• **Task objective**
What follows is a listing. Return every line of it exactly.

• **Dataset extract**

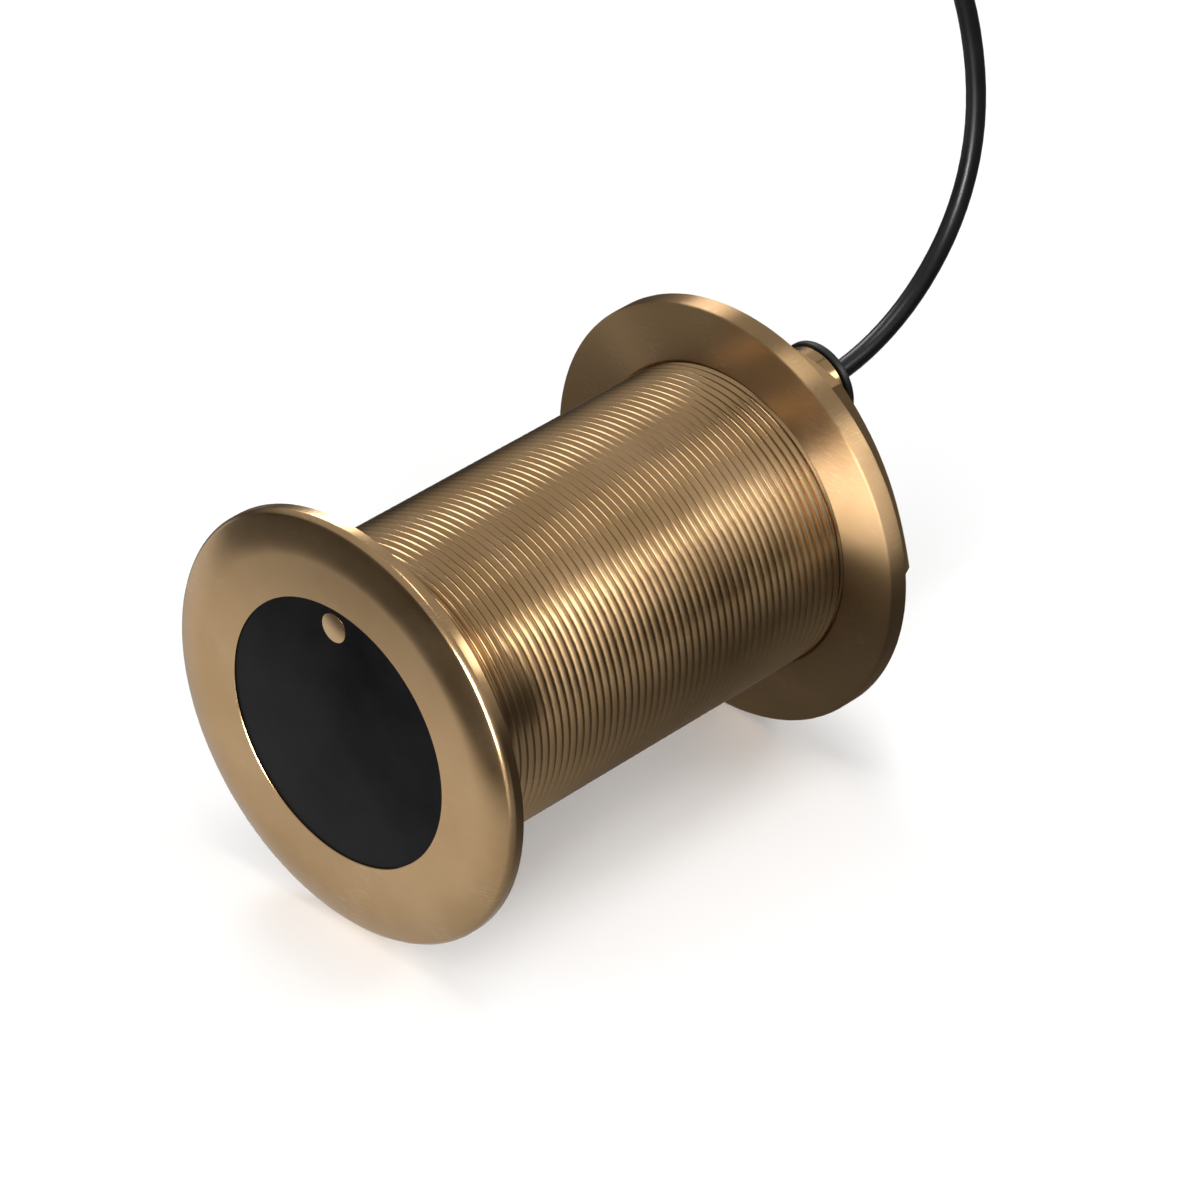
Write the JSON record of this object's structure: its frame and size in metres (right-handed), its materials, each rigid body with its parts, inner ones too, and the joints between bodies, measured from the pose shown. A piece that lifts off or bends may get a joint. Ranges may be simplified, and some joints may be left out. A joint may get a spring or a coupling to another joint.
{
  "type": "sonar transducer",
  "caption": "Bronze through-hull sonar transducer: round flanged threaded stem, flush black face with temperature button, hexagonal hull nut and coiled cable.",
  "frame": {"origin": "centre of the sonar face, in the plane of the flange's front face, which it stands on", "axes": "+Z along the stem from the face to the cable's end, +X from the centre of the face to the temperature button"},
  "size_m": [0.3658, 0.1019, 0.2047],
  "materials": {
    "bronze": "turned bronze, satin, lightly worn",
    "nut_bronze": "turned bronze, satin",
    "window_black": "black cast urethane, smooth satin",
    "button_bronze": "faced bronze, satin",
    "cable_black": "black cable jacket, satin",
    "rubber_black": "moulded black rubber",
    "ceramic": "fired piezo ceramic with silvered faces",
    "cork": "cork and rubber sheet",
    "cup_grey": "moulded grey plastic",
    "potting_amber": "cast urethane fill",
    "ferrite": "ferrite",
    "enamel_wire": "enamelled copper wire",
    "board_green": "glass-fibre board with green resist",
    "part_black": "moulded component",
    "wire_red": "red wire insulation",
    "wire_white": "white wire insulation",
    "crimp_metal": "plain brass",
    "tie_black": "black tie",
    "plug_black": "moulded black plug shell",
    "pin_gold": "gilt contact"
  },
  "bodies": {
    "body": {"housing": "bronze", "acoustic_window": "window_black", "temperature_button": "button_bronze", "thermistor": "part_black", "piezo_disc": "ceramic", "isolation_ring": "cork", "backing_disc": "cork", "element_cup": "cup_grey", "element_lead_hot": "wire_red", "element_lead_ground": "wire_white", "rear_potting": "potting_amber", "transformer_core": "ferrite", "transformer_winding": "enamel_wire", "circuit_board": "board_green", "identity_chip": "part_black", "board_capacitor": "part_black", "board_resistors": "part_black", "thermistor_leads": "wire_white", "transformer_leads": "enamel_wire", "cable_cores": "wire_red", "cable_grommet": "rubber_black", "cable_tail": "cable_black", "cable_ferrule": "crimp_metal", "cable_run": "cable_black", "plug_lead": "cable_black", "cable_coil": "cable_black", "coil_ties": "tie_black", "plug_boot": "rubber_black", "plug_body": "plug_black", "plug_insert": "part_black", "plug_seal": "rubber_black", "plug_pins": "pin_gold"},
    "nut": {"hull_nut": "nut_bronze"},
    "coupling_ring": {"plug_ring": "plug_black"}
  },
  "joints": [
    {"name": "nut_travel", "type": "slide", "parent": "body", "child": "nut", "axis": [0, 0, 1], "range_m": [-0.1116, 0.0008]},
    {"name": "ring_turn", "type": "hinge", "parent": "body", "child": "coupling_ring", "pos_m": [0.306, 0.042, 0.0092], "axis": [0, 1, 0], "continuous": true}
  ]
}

• **Written answer**
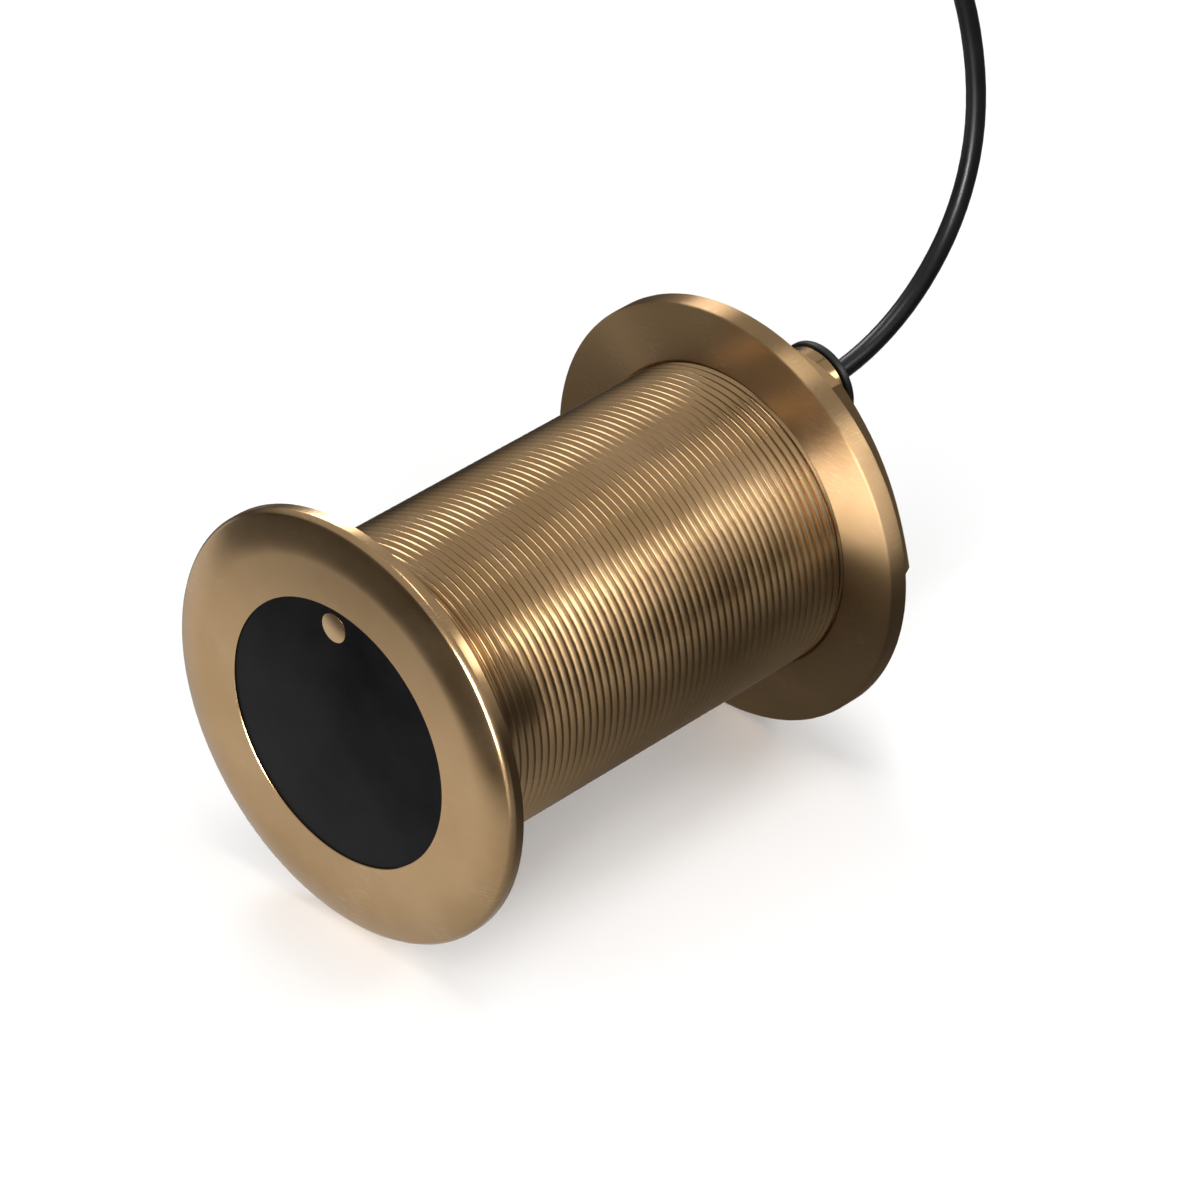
Write the JSON record of this object's structure: its frame and size in metres (right-handed), its materials, each rigid body with its parts, inner ones too, and the joints between bodies, measured from the pose shown. A piece that lifts off or bends may get a joint. Ranges may be simplified, and some joints may be left out. A joint may get a spring or a coupling to another joint.
{
  "type": "sonar transducer",
  "caption": "Bronze through-hull sonar transducer: round flanged threaded stem, flush black face with temperature button, hexagonal hull nut and coiled cable.",
  "frame": {"origin": "centre of the sonar face, in the plane of the flange's front face, which it stands on", "axes": "+Z along the stem from the face to the cable's end, +X from the centre of the face to the temperature button"},
  "size_m": [0.3658, 0.1019, 0.2047],
  "materials": {
    "bronze": "turned bronze, satin, lightly worn",
    "nut_bronze": "turned bronze, satin",
    "window_black": "black cast urethane, smooth satin",
    "button_bronze": "faced bronze, satin",
    "cable_black": "black cable jacket, satin",
    "rubber_black": "moulded black rubber",
    "ceramic": "fired piezo ceramic with silvered faces",
    "cork": "cork and rubber sheet",
    "cup_grey": "moulded grey plastic",
    "potting_amber": "cast urethane fill",
    "ferrite": "ferrite",
    "enamel_wire": "enamelled copper wire",
    "board_green": "glass-fibre board with green resist",
    "part_black": "moulded component",
    "wire_red": "red wire insulation",
    "wire_white": "white wire insulation",
    "crimp_metal": "plain brass",
    "tie_black": "black tie",
    "plug_black": "moulded black plug shell",
    "pin_gold": "gilt contact"
  },
  "bodies": {
    "body": {"housing": "bronze", "acoustic_window": "window_black", "temperature_button": "button_bronze", "thermistor": "part_black", "piezo_disc": "ceramic", "isolation_ring": "cork", "backing_disc": "cork", "element_cup": "cup_grey", "element_lead_hot": "wire_red", "element_lead_ground": "wire_white", "rear_potting": "potting_amber", "transformer_core": "ferrite", "transformer_winding": "enamel_wire", "circuit_board": "board_green", "identity_chip": "part_black", "board_capacitor": "part_black", "board_resistors": "part_black", "thermistor_leads": "wire_white", "transformer_leads": "enamel_wire", "cable_cores": "wire_red", "cable_grommet": "rubber_black", "cable_tail": "cable_black", "cable_ferrule": "crimp_metal", "cable_run": "cable_black", "plug_lead": "cable_black", "cable_coil": "cable_black", "coil_ties": "tie_black", "plug_boot": "rubber_black", "plug_body": "plug_black", "plug_insert": "part_black", "plug_seal": "rubber_black", "plug_pins": "pin_gold"},
    "nut": {"hull_nut": "nut_bronze"},
    "coupling_ring": {"plug_ring": "plug_black"}
  },
  "joints": [
    {"name": "nut_travel", "type": "slide", "parent": "body", "child": "nut", "axis": [0, 0, 1], "range_m": [-0.1116, 0.0008]},
    {"name": "ring_turn", "type": "hinge", "parent": "body", "child": "coupling_ring", "pos_m": [0.306, 0.042, 0.0092], "axis": [0, 1, 0], "continuous": true}
  ]
}